Pela ordem de importância, julgo que o sistema de coordenação económica instituído pelo Ministério das Colónias, e praticamente desarticulado do Ministério da Economia (primeiro erro grave de organização coordenadora), ficou muito aquém dos seus objectivos e foi muito além dos erros e pecados que, por insuficiência orgânica, poderia justificar, pêlos seguintes motivos:
1.º Falta a esse conjunto de organismos, criado com nítido espírito de improvisação, uma direcção económica de conjunto vigilante, competente e activa. Teoricamente essa acção é exercido pelo Ministro das Colónias. Praticamente nenhum Ministro das Colónias a poderá exercer directamente, nem dispondo de dias de quarenta e oito horas.

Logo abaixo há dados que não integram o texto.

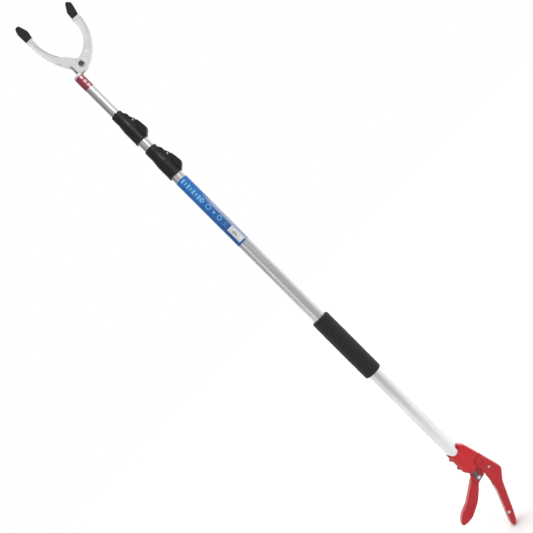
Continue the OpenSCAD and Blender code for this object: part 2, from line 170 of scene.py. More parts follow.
def round_plate(outline, radius, half_w, edge):
    """An XZ outline as a plate from -half_w to half_w on Y, its corners rounded by
    radius and its rims by edge."""
    bm = bmesh.new()
    steps = 6
    turns = [math.pi / 2 * k / steps for k in range(steps + 1)]
    rim = [(half_w - edge + edge * math.sin(a), edge * (1 - math.cos(a))) for a in turns]
    rings = []
    for y, depth in [(-y, depth) for y, depth in reversed(rim)] + rim:
        rings.append([bm.verts.new((p.x, y, p.y)) for p in rounded(inset(outline, depth), radius)])
    n = len(rings[0])
    bm.faces.new(rings[0])
    bm.faces.new(rings[-1])
    for a, b in zip(rings, rings[1:]):
        for i in range(n):
            k = (i + 1) % n
            bm.faces.new((a[i], a[k], b[k], b[i]))
    bmesh.ops.recalc_face_normals(bm, faces=bm.faces)
    return bm


def spin(profile, segments):
    """A closed solid turned about Z from (radius, height) points that form a loop
    or start and end on the axis."""
    bm = bmesh.new()
    on_axis = profile[0][0] < 1e-6
    rings = []
    for radius, height in profile:
        if radius < 1e-6:
            rings.append([bm.verts.new((0, 0, height))])
            continue
        rings.append([
            bm.verts.new((radius * math.cos(2 * math.pi * i / segments),
                          radius * math.sin(2 * math.pi * i / segments), height))
            for i in range(segments)
        ])
    pairs = list(zip(rings, rings[1:]))
    if not on_axis:
        pairs.append((rings[-1], rings[0]))
    for a, b in pairs:
        for i in range(segments):
            k = (i + 1) % segments
            face = [a[i % len(a)], a[k % len(a)], b[k % len(b)], b[i % len(b)]]
            bm.faces.new(list(dict.fromkeys(face)))
    bmesh.ops.recalc_face_normals(bm, faces=bm.faces)
    return bm


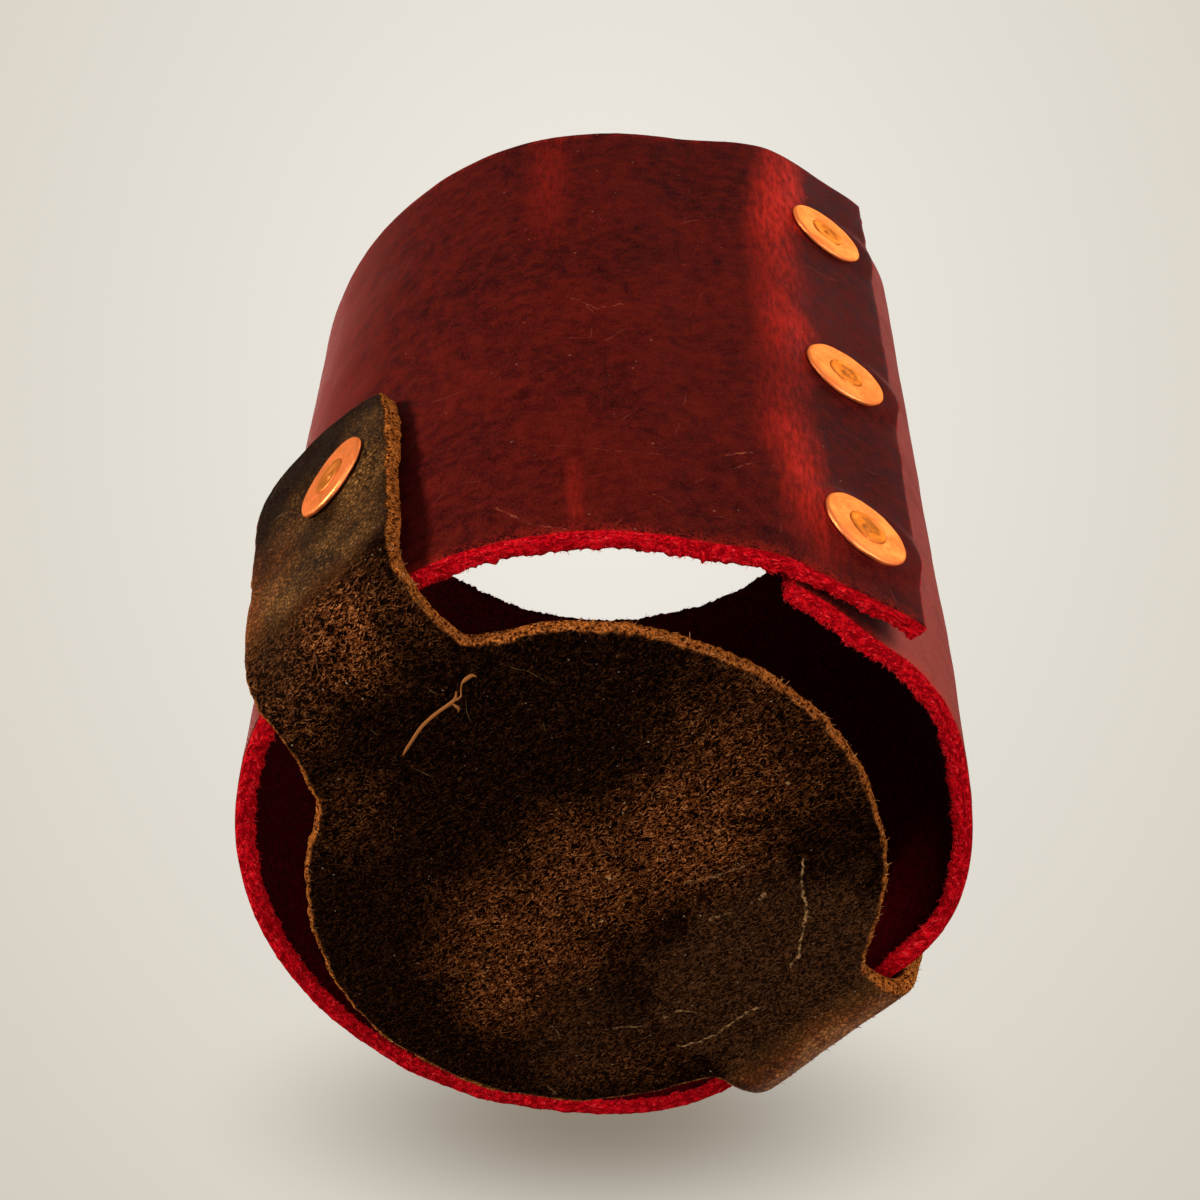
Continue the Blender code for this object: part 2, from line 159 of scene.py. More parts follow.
class Graph:
    """Builds a node tree, one node at a time."""

    def __init__(self, tree: NodeTree) -> None:
        """Keep the tree to build in."""
        self.tree = tree

    def add(
        self, kind: str, inputs: Mapping[str | int, Any] | None = None, **settings: Any
    ) -> Node:
        """Add a node.

        Args:
            kind: The node's type name.
            inputs: A value or an output socket for each named or numbered input.
            **settings: Properties of the node, such as its operation.

        Returns:
            The new node.
        """
        node = self.tree.nodes.new(kind)
        for name, value in settings.items():
            setattr(node, name, value)
        for key, value in (inputs or {}).items():
            self.feed(node.inputs[key], value)
        return node

    def feed(self, socket: NodeSocket, value: Any) -> None:
        """Link a socket to an output, or set its value."""
        if isinstance(value, NodeSocket):
            self.tree.links.new(value, socket)
        else:
            socket.default_value = value

    def math(self, operation: str, *values: Any, clamp: bool = False) -> NodeSocket:
        """A math node's result."""
        node = self.add("ShaderNodeMath", dict(enumerate(values)), operation=operation)
        node.use_clamp = clamp
        return node.outputs[0]

    def times(self, a: Any, b: Any, clamp: bool = False) -> NodeSocket:
        """Two numbers, multiplied."""
        return self.math("MULTIPLY", a, b, clamp=clamp)

    def scaled(self, a: Any, b: Any, c: Any, clamp: bool = False) -> NodeSocket:
        """A number times another, plus a third."""
        return self.math("MULTIPLY_ADD", a, b, c, clamp=clamp)

    def plus(self, a: Any, b: Any) -> NodeSocket:
        """Two numbers, added."""
        return self.math("ADD", a, b)

    def minus(self, a: Any, b: Any) -> NodeSocket:
        """A number less another."""
        return self.math("SUBTRACT", a, b)

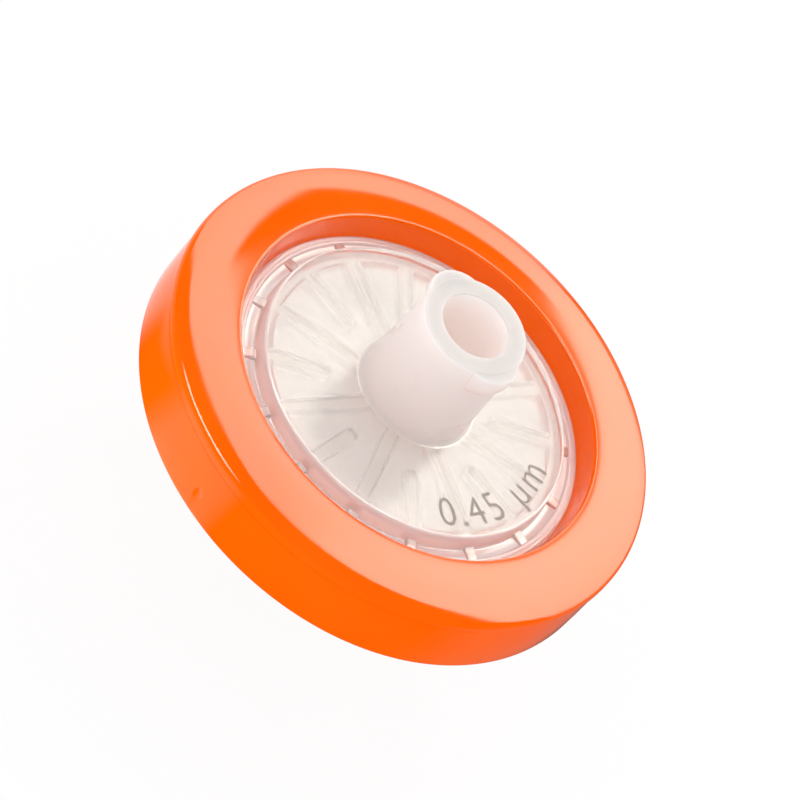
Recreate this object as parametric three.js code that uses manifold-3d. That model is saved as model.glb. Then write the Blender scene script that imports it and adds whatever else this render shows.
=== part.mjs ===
// Syringe filter, 25 mm class: a glass-fibre membrane between two welded polypropylene
// housings, sealed by an over-moulded ring. A female Luer lock port stands on the inlet side
// and a male Luer slip tip hangs from the outlet side.
// Millimetres, +Z up towards the inlet. The origin is the centre of the outlet tip's end face.

import * as THREE from 'three';
import { mergeVertices } from 'three/addons/utils/BufferGeometryUtils.js';
import Module from 'manifold-3d';

const wasm = await Module();
wasm.setup();

// ---------------------------------------------------------------- driving dimensions

// Facets round the axis. A multiple of the rib pattern keeps the ribs alike.
const SEGMENTS = 64;
// Free gap between pieces that don't rest on each other.
const GAP = 0.3;
// How far a joined feature reaches into the body that carries it.
const ROOT = 0.2;

// Ring, across the axis. The widths are measured inwards from the ring's outside.
const RING_DIAMETER = 31.2;
const RING_WEB = 2.1;
const TOP_LIP_WIDTH = 4.35;
const UNDER_LIP_WIDTH = 5.2;
const LIP_FLARE = 0.35;
const LIP_EDGE_RADIUS = 0.2;
const CROWN_SLOPE = THREE.MathUtils.degToRad(21.5);
const RIM_BAND = 0.65;
const RIM_SLOPE = THREE.MathUtils.degToRad(28);
const RIM_RADIUS = 0.3;
const PARTING_DEPTH = 0.18;
const PARTING_WIDTH = 0.16;
const BARREL_SETBACK = 0.12;
const BARREL_TAPER = 0.1;
const BARREL_BULGE = 0.05;
const FOOT_RADIUS = 0.3;
const UNDER_LIP_CHAMFER = 0.3;

// Ring and flanges, along the axis.
const TOP_LIP = 1.6;
const INLET_FLANGE = 1.4;
const OUTLET_FLANGE = 1.3;
const UNDER_LIP = 1.35;

// Mark left by the moulding gate on the ring's side, a little longer than wide.
const GATE_AZIMUTH = THREE.MathUtils.degToRad(-109.5);
const GATE_HEIGHT_SHARE = 0.26;
const GATE_WIDTH = 0.7;
const GATE_LENGTH = 1.1;
const GATE_DEPTH = 0.12;

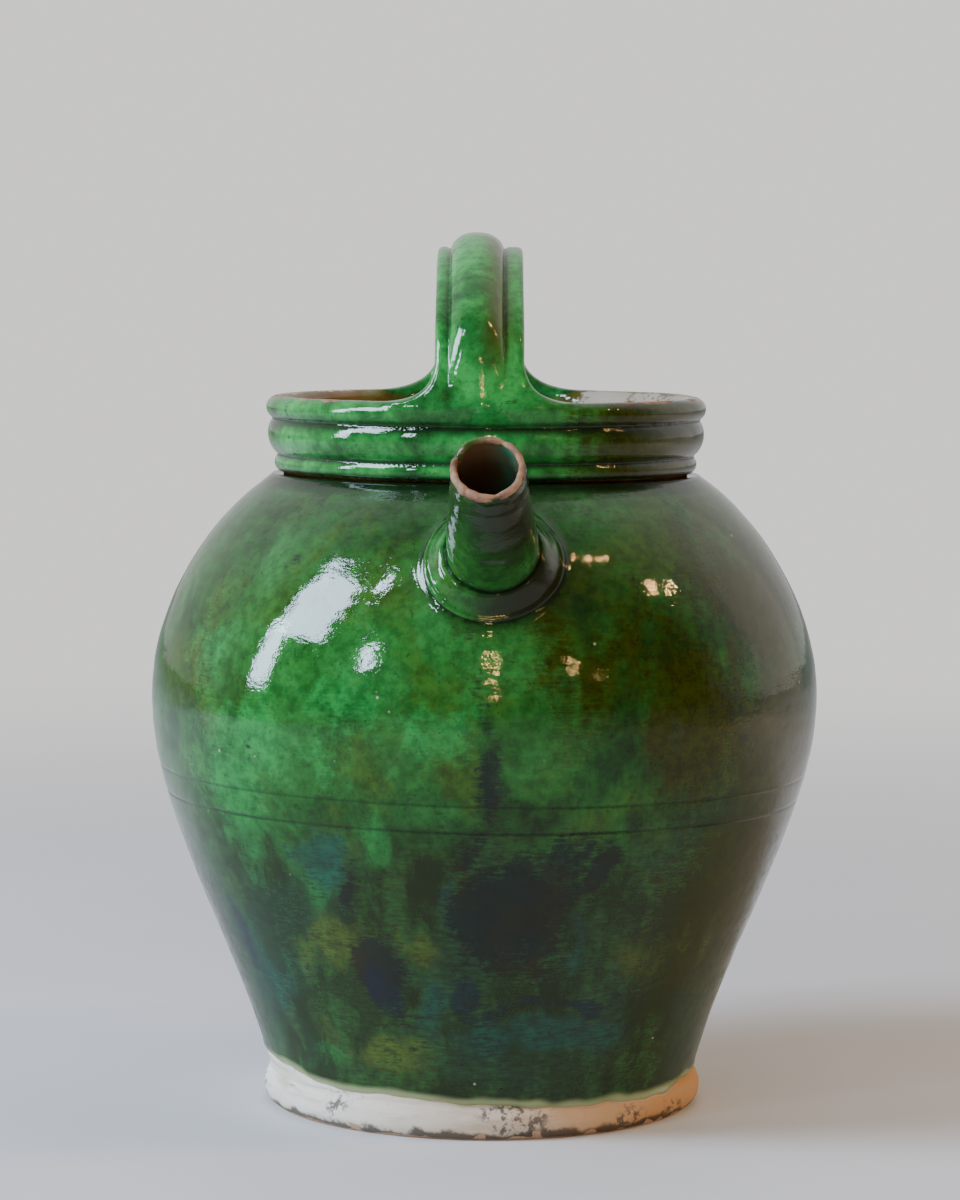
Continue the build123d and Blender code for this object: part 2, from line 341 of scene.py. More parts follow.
def glaze_edge(angle):
    """Height of the glaze's lower edge round the foot."""
    small = 0.35 * np.sin(11 * angle + 1.0) + 0.22 * np.sin(23 * angle) + 0.15 * np.sin(41 * angle + 2)
    return periodic(angle, GLAZE_EDGE) + small


def wheel_marks(points, angle, height):
    """How far the thrown face stands off the ideal one: slow wobble, throwing rings, lines."""
    spiral = height + angle / (2 * math.pi) * 5.0
    rings = lumps(np.stack([np.sin(angle) * 2, np.cos(angle) * 2, spiral / 5.5], -1), 1.0, 3)
    fine = lumps(np.stack([np.sin(angle) * 3, np.cos(angle) * 3, spiral / 2.4], -1), 1.0, 4)
    relief = 0.55 * lumps(points, 85, 1) + 0.22 * lumps(points, 34, 2) + 0.11 * rings + 0.05 * fine
    groove = 0 * height
    for middle, tilt, depth, width in (*BELLY_LINES, SHOULDER_LINE):
        wander = 0.35 * lumps(points, 60, 7)
        uneven = 0.75 + 0.25 * lumps(points, 22, 8)
        line = middle - tilt * np.sin(angle) + wander
        groove = groove + depth * uneven * hump(height, line, width)
    return relief, groove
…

Demais, uma acção directiva verdadeiramente coordenadora da economia dos produtos coloniais tem de exercer-se também para além das fronteiras do Ministério das Colónias. Se assim não acontecer, o problema pôr-se-á, de entrada, em termos que não podem deixar de o condenar a promover a desarticulação de dois sistemas de meios, que são, na verdade, indissociáveis e complementares. A economia dos produtos só poderá defender-se eficazmente, em proveito de todas as partes intervenientes e com o mínimo de prejuízo para todos, e naturalmente para o País, comandados que sejam sob o mesmo critério geral todos os fenómenos que a condicionam, desde os que informam a produção até aos que se referem ao consumo, isto é, desde que consigamos articular as operações de produção e exportação nas colónias com as operações de importação e distribuição nos mercados consumidores.
Não existe hoje uma direcção económica activa e constante sobre a economia geral dos produtos-e não existe também porque os Ministros têm muitos outros assuntos de que se ocupar e são mais que, exclusivamente, directores de sectores económicos em cada uma das partes desarticuladas: Ministério das 'Colónias e Ministério da Economia.
Só assim se explicam os absurdos verificados no desenvolvimento da economia do algodão, café, milho, trigo, etc., e até o agravamento constante dos preços, nem sempre justificável pelas dificuldades da hora presente: desorganização na produção, nas indústrias, no comércio, sem outros meios, de correcção que não sejam improvisações precipitadas sobre problemas de emergência.
A coordenação principia por faltar o poder coordenador.
2.º Porque os organismos são vários, muito diferentemente organizados, independentes como compartimentos estanques, e todavia exercendo actividades que não podem nem devem considerar-se separadamente.
Existe uma junta imperial de exportação do algodão colonial. Tem a sua sede na metrópole (distante demais dos centros de produção e exportação para os poder comandar eficientemente na metrópole), onde a direcção económica do produto deixa de pertencer-lhe, para ser praticamente exercida pela comissão reguladora dependente do Ministério da Economia.
Quer dizer: pelo afastamento dos centros de produção e exportação diminui consideravelmente a sua capacidade de comando e direcção e onde está deixa de dirigir. Cede aí lugar a outra direcção, a outros critérios, a outros interesses, que, sob o mesmo produto, se desligam da direcção, critérios e interesses anteriores.
Existe uma. junta imperial de exportação dos cereais, que, não exercendo também funções de comissão reguladora e não tendo praticamente outro campo de actividade que não seja Angola, afastou de Angola a sua direcção.